─── GIVEN RECORDS

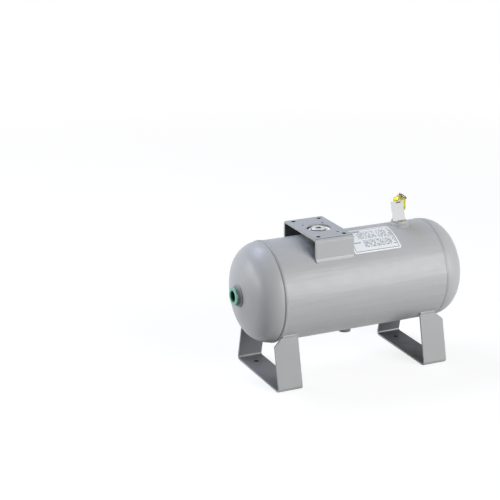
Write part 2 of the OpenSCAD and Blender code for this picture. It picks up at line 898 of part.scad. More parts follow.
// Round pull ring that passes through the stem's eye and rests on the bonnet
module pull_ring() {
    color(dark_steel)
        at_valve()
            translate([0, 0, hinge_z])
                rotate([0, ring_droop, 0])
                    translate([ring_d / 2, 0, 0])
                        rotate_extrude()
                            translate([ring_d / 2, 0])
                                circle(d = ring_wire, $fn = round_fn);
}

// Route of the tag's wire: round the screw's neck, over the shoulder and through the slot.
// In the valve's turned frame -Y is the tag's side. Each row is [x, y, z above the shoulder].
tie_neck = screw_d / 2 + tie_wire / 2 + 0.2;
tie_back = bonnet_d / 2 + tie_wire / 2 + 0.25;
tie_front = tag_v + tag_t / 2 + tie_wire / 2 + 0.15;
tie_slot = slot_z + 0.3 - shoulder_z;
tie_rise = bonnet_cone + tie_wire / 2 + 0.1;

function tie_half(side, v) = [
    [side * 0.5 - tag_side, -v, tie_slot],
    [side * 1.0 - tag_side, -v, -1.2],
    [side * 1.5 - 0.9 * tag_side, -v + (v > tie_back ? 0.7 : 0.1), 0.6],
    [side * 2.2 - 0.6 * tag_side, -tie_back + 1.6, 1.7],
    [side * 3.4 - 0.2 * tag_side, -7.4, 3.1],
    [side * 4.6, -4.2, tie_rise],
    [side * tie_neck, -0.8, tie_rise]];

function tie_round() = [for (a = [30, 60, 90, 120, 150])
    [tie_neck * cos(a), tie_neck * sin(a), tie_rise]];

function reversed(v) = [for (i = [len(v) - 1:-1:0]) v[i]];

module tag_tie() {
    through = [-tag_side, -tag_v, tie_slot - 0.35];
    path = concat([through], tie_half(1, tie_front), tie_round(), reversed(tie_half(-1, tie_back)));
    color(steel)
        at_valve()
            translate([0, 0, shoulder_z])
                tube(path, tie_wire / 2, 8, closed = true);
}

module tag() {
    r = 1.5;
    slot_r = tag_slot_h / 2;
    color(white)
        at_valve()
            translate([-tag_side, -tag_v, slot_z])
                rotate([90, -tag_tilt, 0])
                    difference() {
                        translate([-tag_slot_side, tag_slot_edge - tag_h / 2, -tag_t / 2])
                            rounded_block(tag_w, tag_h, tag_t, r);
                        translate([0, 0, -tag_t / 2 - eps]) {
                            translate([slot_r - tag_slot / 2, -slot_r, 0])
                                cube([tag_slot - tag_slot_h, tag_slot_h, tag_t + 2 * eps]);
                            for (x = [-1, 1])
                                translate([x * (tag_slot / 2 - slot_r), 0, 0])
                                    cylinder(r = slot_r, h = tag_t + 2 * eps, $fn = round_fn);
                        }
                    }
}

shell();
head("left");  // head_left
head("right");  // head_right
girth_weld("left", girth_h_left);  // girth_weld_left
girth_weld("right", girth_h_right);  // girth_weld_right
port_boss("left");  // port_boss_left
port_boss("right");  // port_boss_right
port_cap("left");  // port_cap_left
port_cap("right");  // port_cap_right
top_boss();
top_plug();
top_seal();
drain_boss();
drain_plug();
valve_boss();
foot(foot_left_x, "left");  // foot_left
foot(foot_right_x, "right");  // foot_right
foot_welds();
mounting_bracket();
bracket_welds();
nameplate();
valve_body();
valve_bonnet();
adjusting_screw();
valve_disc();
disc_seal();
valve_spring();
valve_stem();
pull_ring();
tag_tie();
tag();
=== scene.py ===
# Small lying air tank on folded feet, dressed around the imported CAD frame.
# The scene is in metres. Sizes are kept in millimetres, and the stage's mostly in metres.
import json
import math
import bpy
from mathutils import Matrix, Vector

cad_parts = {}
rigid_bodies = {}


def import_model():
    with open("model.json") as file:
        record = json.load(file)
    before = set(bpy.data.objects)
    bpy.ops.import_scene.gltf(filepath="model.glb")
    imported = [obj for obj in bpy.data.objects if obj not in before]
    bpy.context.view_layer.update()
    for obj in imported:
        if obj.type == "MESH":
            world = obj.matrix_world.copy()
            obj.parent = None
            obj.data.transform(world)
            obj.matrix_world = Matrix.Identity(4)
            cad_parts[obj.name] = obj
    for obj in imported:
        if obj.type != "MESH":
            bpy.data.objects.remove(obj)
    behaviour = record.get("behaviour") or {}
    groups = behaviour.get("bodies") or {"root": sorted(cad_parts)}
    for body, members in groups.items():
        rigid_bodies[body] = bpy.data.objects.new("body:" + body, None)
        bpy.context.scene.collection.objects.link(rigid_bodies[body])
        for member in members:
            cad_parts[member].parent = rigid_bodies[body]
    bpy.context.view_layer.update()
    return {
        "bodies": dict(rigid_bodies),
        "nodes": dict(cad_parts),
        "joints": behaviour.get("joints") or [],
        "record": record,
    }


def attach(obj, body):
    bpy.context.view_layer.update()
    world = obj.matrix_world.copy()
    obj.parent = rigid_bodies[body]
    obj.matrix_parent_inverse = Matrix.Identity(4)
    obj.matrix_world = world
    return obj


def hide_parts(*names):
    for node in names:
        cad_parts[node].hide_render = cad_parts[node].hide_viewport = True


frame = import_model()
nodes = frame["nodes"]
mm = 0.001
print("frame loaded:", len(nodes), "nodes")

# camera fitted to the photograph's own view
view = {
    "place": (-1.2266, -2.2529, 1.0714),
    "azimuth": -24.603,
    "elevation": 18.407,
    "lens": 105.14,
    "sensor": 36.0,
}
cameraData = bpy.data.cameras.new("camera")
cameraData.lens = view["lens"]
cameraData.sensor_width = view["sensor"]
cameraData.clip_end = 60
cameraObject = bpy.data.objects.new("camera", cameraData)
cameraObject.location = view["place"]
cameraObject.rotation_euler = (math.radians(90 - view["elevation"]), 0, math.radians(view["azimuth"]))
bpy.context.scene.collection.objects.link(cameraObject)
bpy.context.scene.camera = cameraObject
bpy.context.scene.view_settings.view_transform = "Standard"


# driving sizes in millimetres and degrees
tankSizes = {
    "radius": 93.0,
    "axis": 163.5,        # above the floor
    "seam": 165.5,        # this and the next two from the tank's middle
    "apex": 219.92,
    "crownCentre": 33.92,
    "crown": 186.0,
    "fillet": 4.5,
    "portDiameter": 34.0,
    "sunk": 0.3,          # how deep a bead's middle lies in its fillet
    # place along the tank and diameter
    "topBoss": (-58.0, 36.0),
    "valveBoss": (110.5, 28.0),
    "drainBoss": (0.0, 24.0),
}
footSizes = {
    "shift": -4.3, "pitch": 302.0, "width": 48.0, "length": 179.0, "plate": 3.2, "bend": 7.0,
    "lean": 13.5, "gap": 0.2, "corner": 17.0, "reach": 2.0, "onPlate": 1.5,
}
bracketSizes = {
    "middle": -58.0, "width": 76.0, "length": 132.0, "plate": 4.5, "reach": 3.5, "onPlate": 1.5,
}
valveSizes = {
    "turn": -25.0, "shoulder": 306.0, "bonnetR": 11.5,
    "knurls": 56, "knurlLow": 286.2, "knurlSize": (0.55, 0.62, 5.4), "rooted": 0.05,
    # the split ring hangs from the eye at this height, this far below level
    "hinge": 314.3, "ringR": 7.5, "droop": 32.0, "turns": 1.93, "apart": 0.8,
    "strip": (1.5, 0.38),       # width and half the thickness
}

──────
─── GIVEN RECORDS

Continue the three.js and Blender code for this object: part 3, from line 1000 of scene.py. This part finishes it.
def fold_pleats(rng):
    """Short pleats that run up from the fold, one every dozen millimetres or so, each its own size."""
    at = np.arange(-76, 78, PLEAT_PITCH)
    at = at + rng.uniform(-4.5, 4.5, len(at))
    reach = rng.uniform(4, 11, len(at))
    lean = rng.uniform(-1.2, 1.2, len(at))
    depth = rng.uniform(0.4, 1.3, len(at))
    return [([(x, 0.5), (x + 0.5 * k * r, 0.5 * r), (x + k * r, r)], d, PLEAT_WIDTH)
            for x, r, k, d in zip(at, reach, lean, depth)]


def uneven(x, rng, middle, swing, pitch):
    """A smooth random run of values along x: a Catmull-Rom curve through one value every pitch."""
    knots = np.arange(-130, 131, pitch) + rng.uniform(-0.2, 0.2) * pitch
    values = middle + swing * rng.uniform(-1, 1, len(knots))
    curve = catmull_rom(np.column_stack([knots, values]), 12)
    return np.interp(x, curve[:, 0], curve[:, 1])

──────

### SHORT EXERCISE
Only the lines running from the line with "drain_boss();" through the line with "obj.parent = None" should be repeated, exactly and with both ends kept.

### ANSWER TO THIS TASK
drain_boss();
drain_plug();
valve_boss();
foot(foot_left_x, "left");  // foot_left
foot(foot_right_x, "right");  // foot_right
foot_welds();
mounting_bracket();
bracket_welds();
nameplate();
valve_body();
valve_bonnet();
adjusting_screw();
valve_disc();
disc_seal();
valve_spring();
valve_stem();
pull_ring();
tag_tie();
tag();
=== scene.py ===
# Small lying air tank on folded feet, dressed around the imported CAD frame.
# The scene is in metres. Sizes are kept in millimetres, and the stage's mostly in metres.
import json
import math
import bpy
from mathutils import Matrix, Vector

cad_parts = {}
rigid_bodies = {}


def import_model():
    with open("model.json") as file:
        record = json.load(file)
    before = set(bpy.data.objects)
    bpy.ops.import_scene.gltf(filepath="model.glb")
    imported = [obj for obj in bpy.data.objects if obj not in before]
    bpy.context.view_layer.update()
    for obj in imported:
        if obj.type == "MESH":
            world = obj.matrix_world.copy()
            obj.parent = None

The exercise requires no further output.